• **YOUR GOAL**:
Of the material below, the lines to be retyped are those from the line containing "for name, shape" through the line containing "if empty is", inclusive; reproduce them exactly.

○ ○ ○ ○

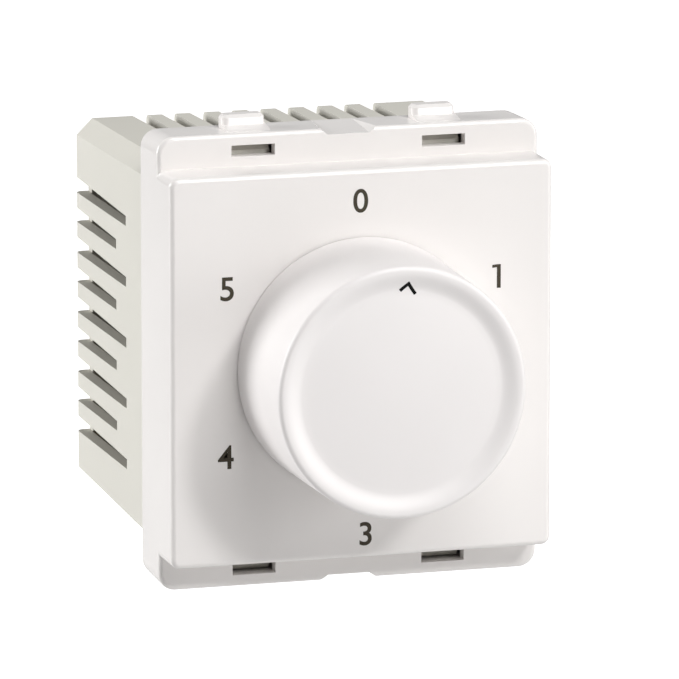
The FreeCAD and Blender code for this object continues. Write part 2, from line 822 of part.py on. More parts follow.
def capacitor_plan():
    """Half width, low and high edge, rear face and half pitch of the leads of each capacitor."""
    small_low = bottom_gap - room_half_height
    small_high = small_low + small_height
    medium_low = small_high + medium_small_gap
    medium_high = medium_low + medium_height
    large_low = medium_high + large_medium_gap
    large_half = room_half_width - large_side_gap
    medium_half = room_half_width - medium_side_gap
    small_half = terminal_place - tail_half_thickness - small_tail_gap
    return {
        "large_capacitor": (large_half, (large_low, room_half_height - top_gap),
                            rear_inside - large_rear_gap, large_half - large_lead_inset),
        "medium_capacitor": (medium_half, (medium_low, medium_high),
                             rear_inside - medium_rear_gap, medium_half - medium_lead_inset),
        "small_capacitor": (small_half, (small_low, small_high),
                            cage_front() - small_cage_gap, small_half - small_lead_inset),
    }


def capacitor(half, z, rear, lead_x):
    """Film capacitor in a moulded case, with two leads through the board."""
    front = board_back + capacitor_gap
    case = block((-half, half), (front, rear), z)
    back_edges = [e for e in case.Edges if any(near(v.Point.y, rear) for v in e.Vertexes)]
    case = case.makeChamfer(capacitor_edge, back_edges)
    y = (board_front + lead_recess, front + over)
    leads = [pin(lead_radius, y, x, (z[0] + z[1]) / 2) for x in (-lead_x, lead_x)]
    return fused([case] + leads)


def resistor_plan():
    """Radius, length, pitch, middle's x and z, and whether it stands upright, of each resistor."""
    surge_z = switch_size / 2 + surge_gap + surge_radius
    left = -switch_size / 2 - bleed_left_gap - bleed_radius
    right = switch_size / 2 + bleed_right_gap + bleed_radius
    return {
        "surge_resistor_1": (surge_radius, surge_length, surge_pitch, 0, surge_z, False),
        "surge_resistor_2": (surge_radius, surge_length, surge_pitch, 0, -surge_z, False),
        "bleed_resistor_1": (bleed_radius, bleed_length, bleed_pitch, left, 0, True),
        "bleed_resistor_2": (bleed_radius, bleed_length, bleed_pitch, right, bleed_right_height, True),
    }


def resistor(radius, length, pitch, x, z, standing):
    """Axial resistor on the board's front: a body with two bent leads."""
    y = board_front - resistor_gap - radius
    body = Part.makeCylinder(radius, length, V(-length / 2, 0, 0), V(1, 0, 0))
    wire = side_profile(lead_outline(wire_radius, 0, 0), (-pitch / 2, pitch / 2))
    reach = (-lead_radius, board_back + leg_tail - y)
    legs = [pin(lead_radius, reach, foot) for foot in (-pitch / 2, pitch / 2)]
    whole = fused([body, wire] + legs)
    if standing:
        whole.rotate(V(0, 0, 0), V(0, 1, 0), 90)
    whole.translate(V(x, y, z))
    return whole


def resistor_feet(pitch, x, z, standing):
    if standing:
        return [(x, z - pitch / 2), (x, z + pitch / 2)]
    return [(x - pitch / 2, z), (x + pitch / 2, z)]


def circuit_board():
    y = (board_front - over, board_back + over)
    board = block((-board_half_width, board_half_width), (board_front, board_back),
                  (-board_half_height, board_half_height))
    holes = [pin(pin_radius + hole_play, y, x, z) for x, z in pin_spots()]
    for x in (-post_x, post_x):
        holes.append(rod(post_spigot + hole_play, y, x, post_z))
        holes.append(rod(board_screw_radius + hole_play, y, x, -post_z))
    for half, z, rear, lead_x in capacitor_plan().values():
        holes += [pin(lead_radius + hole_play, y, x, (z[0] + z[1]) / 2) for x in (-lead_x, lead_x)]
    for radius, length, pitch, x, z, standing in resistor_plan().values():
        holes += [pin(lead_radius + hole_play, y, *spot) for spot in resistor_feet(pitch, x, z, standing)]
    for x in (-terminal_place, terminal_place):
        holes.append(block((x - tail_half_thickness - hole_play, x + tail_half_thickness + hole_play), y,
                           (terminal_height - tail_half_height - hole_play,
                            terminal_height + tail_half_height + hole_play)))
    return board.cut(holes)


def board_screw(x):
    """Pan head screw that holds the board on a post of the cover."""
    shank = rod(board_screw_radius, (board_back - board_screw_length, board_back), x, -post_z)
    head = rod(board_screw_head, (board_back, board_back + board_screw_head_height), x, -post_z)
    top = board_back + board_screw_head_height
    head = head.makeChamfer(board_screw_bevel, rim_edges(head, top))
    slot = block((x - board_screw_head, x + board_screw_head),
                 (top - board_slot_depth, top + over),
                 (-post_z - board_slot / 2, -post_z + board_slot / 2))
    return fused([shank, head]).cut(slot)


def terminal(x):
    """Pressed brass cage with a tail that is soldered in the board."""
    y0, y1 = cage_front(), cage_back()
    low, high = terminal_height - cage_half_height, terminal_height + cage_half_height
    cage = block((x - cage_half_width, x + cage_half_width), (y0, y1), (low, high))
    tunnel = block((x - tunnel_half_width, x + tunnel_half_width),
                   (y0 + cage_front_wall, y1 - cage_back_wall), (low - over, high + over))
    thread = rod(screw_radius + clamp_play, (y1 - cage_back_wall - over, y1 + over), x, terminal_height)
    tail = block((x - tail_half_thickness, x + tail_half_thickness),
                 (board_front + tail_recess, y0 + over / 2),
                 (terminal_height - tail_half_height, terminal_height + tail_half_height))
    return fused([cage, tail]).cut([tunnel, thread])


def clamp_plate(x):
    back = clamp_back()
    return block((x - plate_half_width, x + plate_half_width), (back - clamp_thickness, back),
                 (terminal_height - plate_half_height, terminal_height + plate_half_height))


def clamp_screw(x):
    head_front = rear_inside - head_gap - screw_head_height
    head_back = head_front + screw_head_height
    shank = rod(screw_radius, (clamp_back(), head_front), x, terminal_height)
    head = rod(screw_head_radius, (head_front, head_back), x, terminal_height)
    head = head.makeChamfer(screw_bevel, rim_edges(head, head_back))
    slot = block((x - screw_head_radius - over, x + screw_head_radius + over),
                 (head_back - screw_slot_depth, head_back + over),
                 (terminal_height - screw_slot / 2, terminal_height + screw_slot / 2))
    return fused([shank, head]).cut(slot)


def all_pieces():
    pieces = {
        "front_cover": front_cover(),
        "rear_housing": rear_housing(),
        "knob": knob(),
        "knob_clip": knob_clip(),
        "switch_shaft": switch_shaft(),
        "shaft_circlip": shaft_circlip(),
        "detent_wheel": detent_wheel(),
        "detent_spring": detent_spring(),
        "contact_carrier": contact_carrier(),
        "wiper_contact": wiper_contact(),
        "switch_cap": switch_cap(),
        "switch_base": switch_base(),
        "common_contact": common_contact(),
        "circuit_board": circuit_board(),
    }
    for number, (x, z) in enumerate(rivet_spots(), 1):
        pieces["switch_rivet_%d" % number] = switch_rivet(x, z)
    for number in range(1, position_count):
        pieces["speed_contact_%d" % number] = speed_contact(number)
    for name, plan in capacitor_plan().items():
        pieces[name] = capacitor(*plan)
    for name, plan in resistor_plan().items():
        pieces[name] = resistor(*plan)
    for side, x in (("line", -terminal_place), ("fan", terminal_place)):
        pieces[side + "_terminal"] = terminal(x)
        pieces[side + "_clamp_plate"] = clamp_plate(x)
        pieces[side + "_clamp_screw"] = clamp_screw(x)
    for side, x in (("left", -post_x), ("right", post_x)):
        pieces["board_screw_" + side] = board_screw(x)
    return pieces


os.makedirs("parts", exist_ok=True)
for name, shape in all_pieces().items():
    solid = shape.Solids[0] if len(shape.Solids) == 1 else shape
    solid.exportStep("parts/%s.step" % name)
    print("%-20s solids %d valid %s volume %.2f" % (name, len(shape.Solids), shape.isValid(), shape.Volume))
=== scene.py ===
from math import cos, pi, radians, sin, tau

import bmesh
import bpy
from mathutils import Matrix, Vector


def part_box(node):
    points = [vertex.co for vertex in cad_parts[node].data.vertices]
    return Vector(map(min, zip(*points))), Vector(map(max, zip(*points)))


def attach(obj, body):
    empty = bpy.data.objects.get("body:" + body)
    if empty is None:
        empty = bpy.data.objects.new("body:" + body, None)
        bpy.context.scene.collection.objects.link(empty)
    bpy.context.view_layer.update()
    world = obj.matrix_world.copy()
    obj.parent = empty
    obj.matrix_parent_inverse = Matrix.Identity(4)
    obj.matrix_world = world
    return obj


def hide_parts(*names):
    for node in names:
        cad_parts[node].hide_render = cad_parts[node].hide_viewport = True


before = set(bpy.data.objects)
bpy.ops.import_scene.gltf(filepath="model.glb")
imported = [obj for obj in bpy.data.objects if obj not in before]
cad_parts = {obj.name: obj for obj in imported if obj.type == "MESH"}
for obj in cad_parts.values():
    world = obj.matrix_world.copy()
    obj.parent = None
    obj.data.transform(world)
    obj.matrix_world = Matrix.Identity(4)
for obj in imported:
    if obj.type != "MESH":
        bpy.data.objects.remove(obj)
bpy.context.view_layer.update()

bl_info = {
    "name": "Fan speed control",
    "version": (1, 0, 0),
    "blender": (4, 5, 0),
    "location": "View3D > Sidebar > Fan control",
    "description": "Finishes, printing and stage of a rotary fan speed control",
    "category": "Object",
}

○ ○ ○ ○

• **WRITTEN RESPONSE**:
for name, shape in all_pieces().items():
    solid = shape.Solids[0] if len(shape.Solids) == 1 else shape
    solid.exportStep("parts/%s.step" % name)
    print("%-20s solids %d valid %s volume %.2f" % (name, len(shape.Solids), shape.isValid(), shape.Volume))
=== scene.py ===
from math import cos, pi, radians, sin, tau

import bmesh
import bpy
from mathutils import Matrix, Vector


def part_box(node):
    points = [vertex.co for vertex in cad_parts[node].data.vertices]
    return Vector(map(min, zip(*points))), Vector(map(max, zip(*points)))


def attach(obj, body):
    empty = bpy.data.objects.get("body:" + body)
    if empty is None:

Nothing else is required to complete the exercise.